Saturday, October 13, 2012

History of Spring Hill Cemetery

 by Debie Oeser Cox

Thomas B. Craighead arrived in the Cumberland Settlements in 1785, being called to minister to the mostly Presbyterian population and to act as headmaster and teacher for a planned academy.  The subscribing congregation presented Craighead with a 640 acre tract of land known as “the spring hill tract,” in advance payment for his expected services to the community.  A building was erected on his property for use as a house of worship and the school, named Davidson Academy.  Although records do not exist, the earliest burials in the churchyard probably occurred in the late 1780s.  Rev. Craighead deeded, in 1813, the meeting house and ten acres to the Spring Hill neighborhood to be  used as a place of worship, a school and burying ground.  In 1888, Madison Stratton, David Stratton, W. C. Dribble, James E. Sloan and R. E. Love were granted a charter of incorporation for the Craighead Spring Hill Cemetery Association.  In 1934, Mary Stratton Morris was granted an amendment to the charter of incorporation, changing the name of the corporation to the Spring Hill Cemetery Company.  Mrs. Morris, a widow, later married Dr. James T. Hayes.  She was president of the Spring Hill Cemetery Company from 1934 until her death in 1974.  The cemetery business remained in the Hayes family hands into the 1990s.  Spring Hill Cemetery continues in operation today.

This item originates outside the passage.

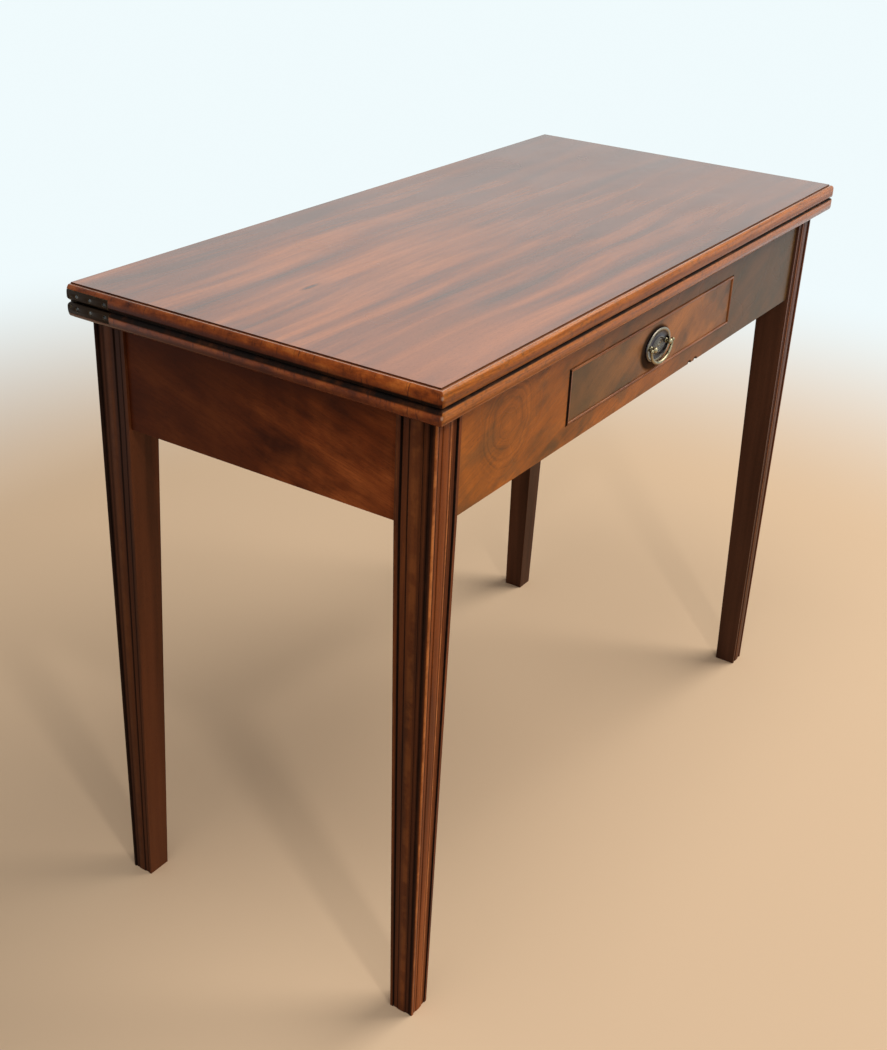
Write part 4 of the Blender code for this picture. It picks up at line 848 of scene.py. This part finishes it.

Records for the Spring Hill Cemetery from 1901 to 1985 are on microfilm at the Metro Archives and Tennessee State Library and Archives.  There are no interment records prior to 1901.  

This article was also published, with permission of the author Debie Oeser Cox, on the Davidson County Cemetery Survey website;

Haysborough and Spring Hill

by Debie Cox
Judge Jo. C. Guild of Sumner County mentioned Haysborough in his memoirs, published in 1878. Speaking of the pioneering days of the Nashville area, Guild wrote, "Haysboro was then the rival of Nashville, but while the latter has grown to a large city, the former is numbered with the renowned places of past ages."

Historian A. W. Putnam, mistakenly named Haysborough as the site of Fort Union. A recent discovery of local historian Paul Clements proves that Fort Union (mentioned in the Cumberland Compact) was located some distance from Haysborough in a nearby county. Putnam's confusion may have come from stories of another fort known as Irish Station. In Madison Station, author Guy Bockmon quoted from Lyman Draper Manuscripts,

About the year 1782, a party (perhaps some twenty families) of Washington County emigrants settled "the Irish Station" near the present Haysboro on the northern bank of the Cumberland, some 7 or 8 miles above Nashville. The people from Washington County, VA were mostly descended from Irish parentage & Presbyterians - they brought their parson with them, the Rev. Ths Craighead...
Perhaps Irish Station occupied buildings described in the sale of the property, from William Cocke to Colonel Robert Hays, as "Spencer's improvement." The 640 acre tract, a preemptors grant to William Cocke, was located about 6 miles to the north east of Nashville on a north bank of Cumberland River. Hays, a Revolutionary hero, came to Tennessee from North Carolina about 1784. Andrew Jackson was a frequent visitor of the Hays family and it is possible that the 1794 marriage of Andrew Jackson and Rachel Donelson Robards (sister of Hays' wife Jane) took place at the Hays home. Robert Hays, along with John Overton, accompanied Jackson to the courthouse in Nashville, where he obtained a license to marry Rachel.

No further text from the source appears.